British king of the sub-Roman period

Sawyl Penuchel or Ben Uchel ("high-head", "arrogant"), also known as Samuil Penissel ("low-head", "humble"), was a King of the Britons of the sub-Roman period, who appears in old Welsh genealogies and the Welsh Triads.

The genealogies, in which he appears under both epithets, make him the son of Pabo Post Prydain, a descendant of Coel Hen, the presumed king of the Old North. John Morris locates Sawyl in the south Pennines area (the modern Peak District, a name which may date from its settlement by the Anglian Pecset). He is listed as one of the "Three Arrogant Men of the Island of Britain" in the Welsh Triads.

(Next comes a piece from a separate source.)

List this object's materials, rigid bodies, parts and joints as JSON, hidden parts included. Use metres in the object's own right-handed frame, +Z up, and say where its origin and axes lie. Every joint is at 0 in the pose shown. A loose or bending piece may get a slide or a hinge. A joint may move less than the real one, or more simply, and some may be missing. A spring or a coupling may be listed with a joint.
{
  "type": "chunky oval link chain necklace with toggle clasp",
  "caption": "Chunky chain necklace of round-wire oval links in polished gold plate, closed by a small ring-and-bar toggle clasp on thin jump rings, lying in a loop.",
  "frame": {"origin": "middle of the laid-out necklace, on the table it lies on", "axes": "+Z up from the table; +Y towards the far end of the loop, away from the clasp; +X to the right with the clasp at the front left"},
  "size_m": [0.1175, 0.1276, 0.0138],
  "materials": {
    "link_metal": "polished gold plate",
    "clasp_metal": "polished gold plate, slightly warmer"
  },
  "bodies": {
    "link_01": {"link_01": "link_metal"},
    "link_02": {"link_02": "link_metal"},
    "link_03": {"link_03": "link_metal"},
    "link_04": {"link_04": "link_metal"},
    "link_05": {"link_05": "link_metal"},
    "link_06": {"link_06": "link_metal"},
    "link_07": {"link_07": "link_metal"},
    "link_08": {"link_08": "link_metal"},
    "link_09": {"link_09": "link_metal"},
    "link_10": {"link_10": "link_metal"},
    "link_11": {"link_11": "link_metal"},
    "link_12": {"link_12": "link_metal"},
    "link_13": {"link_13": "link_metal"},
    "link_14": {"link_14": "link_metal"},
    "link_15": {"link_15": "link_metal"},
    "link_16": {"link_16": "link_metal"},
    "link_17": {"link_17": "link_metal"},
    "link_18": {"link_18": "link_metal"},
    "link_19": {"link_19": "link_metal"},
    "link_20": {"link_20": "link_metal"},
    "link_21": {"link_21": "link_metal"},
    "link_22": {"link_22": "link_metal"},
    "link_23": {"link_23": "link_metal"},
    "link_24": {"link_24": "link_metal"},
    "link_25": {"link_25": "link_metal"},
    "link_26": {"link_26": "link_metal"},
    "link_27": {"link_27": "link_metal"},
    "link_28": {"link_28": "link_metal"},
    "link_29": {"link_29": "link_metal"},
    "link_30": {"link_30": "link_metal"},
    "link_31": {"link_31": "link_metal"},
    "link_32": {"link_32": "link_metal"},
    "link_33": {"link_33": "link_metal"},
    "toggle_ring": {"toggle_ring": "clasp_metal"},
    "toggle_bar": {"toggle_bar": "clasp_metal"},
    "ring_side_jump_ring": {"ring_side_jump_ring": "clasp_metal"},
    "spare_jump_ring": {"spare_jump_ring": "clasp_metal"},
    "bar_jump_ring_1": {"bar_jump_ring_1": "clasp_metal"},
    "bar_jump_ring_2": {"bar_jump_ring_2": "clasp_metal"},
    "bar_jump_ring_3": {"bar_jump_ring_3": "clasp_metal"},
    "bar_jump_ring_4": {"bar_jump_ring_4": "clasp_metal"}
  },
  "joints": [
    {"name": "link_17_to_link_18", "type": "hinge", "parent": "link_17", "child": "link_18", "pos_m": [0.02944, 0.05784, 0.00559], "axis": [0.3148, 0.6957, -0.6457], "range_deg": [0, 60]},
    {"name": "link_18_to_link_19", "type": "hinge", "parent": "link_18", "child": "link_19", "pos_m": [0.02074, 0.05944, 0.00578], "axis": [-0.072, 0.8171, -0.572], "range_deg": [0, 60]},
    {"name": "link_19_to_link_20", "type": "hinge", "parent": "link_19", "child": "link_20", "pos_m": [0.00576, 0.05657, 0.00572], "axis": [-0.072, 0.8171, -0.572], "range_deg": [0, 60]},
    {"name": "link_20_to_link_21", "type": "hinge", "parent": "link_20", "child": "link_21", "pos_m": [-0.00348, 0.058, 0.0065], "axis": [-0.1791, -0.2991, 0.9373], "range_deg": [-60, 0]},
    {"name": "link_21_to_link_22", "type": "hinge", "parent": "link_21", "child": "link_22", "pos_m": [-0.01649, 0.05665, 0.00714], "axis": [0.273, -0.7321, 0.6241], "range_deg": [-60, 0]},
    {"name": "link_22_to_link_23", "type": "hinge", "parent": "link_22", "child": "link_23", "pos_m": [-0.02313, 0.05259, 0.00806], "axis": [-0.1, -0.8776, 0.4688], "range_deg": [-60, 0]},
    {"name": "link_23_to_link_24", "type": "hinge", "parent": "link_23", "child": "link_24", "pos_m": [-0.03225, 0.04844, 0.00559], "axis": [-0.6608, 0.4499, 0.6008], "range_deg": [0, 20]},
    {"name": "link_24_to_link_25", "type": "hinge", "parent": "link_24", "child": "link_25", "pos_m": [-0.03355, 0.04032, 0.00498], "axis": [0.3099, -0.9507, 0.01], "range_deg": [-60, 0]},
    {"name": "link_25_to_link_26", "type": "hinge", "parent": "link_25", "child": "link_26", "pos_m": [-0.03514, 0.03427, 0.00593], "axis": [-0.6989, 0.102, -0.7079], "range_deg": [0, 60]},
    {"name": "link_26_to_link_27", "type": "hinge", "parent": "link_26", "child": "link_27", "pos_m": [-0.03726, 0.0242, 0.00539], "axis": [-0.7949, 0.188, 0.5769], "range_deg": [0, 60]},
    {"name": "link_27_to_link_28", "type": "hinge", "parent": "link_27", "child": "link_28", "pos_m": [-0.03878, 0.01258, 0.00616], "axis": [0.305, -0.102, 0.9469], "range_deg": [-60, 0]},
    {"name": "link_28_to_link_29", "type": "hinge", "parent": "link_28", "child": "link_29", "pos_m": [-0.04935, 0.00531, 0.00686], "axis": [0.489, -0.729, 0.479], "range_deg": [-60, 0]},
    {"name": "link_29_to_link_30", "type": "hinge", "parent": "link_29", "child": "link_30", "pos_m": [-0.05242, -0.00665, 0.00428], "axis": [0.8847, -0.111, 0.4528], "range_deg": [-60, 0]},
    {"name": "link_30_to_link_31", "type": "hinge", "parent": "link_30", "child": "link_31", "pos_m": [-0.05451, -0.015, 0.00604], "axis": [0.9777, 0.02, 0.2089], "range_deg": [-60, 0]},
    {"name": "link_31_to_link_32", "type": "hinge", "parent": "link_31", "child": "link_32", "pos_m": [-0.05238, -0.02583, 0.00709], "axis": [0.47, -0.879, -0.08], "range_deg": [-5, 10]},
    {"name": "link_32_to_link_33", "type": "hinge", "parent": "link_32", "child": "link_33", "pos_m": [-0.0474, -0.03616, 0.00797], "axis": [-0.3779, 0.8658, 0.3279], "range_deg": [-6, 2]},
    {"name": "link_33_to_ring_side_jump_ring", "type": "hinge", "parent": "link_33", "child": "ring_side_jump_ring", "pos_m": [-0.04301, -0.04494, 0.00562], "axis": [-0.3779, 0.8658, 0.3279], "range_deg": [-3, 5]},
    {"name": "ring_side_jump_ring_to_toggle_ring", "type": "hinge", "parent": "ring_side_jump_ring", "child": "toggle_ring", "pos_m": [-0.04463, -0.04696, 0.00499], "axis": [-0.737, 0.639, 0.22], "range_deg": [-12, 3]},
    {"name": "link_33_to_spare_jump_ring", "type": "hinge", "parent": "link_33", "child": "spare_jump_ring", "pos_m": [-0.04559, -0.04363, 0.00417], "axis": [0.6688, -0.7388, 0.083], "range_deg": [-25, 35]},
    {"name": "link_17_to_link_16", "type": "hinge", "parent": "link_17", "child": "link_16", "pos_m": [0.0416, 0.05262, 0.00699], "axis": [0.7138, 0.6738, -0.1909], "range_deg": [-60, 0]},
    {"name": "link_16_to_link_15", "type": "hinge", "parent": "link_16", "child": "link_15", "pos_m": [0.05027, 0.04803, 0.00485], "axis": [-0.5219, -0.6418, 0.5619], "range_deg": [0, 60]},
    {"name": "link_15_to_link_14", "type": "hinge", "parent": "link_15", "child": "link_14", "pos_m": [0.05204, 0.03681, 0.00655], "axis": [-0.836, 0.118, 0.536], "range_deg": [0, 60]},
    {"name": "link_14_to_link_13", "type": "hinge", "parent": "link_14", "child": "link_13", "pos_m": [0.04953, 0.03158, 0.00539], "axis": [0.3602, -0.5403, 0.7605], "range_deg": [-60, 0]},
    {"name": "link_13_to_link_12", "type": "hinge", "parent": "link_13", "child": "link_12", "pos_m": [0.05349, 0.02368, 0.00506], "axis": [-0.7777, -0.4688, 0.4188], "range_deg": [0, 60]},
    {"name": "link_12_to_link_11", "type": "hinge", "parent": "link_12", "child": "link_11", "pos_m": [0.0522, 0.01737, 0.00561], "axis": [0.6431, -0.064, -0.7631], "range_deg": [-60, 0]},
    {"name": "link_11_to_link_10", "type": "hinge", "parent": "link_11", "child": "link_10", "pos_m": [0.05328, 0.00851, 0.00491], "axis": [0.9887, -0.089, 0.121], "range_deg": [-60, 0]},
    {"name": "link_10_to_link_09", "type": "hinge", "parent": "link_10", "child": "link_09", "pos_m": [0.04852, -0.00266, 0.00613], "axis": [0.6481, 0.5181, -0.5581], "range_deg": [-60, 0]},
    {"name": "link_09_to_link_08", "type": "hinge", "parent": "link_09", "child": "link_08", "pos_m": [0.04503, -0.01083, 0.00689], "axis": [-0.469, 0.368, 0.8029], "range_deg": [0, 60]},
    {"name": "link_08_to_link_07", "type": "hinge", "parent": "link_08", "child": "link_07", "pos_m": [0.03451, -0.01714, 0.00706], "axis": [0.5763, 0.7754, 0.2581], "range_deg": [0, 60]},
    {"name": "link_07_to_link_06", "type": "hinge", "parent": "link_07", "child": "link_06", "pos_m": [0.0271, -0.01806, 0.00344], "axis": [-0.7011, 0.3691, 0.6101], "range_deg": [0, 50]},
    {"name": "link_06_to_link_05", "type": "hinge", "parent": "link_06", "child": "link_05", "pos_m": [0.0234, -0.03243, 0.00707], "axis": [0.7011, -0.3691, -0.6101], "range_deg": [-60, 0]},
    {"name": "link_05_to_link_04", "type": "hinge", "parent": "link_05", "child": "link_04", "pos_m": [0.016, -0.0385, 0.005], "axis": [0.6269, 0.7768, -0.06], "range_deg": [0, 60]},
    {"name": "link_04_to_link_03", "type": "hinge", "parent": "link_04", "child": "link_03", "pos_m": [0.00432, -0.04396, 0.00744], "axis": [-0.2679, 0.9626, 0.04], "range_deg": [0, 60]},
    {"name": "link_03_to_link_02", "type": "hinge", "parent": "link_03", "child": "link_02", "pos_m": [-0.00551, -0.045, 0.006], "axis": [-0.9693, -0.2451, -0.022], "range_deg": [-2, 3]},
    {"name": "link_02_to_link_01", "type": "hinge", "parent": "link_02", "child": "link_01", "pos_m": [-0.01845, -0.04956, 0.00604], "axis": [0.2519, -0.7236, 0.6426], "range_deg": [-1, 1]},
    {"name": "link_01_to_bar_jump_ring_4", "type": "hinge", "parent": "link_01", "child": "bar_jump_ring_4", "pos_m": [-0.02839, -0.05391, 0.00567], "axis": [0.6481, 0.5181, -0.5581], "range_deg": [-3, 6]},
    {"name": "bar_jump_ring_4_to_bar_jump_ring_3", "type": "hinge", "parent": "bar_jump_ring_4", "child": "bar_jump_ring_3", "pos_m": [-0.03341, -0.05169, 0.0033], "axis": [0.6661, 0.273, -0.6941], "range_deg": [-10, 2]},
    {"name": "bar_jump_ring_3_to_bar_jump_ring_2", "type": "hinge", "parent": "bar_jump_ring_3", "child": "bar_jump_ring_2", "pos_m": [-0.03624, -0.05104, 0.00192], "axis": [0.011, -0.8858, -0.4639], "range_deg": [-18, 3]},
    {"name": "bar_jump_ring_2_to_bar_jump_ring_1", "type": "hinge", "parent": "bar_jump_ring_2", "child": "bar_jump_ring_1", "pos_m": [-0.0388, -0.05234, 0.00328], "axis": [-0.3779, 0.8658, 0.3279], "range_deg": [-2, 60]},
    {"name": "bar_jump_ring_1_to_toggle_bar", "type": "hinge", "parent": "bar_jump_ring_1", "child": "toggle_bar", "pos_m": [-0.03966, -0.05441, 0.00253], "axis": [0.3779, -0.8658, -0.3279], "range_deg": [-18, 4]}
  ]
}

Other genealogies say he was the father of St. Asaph. Elis Gruffydd's Chronicle says that his daughter married Maelgwn Gwynedd. An Irish genealogy says that a "Samuel Chendisel" married Deichter, daughter of Muiredach Muinderg, the king of Ulster, and they had two sons: Sanctan, who became bishop of Cil-dá-les and founded Kilnasantan in County Dublin, and Matóc Ailithir. The Irish Liber Hymnorum confirms that both Sanctan and Matóc came to Ireland from Britain.

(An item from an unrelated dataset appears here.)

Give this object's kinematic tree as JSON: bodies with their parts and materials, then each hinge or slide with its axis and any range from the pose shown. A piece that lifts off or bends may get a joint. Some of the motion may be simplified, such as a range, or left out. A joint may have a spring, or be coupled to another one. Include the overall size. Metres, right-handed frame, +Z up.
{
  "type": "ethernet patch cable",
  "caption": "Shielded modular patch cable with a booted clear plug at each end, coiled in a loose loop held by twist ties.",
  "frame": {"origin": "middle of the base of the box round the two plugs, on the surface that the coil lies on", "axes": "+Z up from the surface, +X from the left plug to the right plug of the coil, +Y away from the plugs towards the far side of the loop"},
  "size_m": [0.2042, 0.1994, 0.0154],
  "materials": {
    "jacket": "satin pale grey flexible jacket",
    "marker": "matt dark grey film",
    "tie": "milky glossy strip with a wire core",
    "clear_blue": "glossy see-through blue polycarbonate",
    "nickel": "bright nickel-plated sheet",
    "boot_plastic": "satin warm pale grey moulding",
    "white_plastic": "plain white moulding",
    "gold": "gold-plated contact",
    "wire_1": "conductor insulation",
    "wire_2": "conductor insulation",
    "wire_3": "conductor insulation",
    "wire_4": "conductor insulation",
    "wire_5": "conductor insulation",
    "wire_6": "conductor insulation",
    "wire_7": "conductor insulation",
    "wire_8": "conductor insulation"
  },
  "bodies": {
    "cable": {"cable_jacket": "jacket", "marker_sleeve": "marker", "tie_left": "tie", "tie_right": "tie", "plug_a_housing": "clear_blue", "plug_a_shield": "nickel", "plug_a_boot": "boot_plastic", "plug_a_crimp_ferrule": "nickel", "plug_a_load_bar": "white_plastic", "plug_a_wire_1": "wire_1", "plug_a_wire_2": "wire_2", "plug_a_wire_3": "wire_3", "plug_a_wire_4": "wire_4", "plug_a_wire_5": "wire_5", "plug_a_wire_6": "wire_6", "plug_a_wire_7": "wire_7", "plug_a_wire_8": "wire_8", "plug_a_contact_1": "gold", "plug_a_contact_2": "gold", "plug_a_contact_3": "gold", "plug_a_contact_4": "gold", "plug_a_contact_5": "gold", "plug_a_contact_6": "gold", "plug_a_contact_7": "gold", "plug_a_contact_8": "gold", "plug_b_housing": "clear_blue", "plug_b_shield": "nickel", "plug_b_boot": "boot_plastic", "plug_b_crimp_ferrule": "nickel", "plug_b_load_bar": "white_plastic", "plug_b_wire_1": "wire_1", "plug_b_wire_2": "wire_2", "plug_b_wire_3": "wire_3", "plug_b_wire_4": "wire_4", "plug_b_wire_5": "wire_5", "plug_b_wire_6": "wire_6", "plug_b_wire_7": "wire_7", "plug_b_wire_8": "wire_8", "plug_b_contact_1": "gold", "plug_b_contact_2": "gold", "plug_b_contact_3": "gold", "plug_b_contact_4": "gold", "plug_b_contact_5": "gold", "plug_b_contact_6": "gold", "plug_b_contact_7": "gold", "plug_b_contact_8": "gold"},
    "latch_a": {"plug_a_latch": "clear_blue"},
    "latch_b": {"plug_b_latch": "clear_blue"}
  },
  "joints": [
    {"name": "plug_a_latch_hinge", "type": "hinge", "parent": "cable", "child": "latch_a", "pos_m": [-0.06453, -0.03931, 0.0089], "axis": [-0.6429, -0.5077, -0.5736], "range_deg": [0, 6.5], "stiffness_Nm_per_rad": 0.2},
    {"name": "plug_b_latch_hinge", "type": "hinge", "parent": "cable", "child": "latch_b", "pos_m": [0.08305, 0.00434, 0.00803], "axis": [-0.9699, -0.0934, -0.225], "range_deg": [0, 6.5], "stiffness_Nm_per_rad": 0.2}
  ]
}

According to the Welsh Life of Saint Cadoc, a king named Sawyl Penuchel held court at Allt Cunedda near Kidwelly in Carmarthenshire. Cadoc pursued Sawyl's warband after they stole food from Llancarfan Abbey. He found them sleeping under a tree and cut off their hair, before fleeing to a nearby bog. When Sawyl and his men gave chase, they all drowned in the bog. Whether this is the same king, having fled to Wales after his northern kingdom was overrun by the Angles, a different man of the same name, or simply an error by the composer of the Life, is unclear. This Sawyl was supposedly buried in a nearby mound known as Banc Benuchel.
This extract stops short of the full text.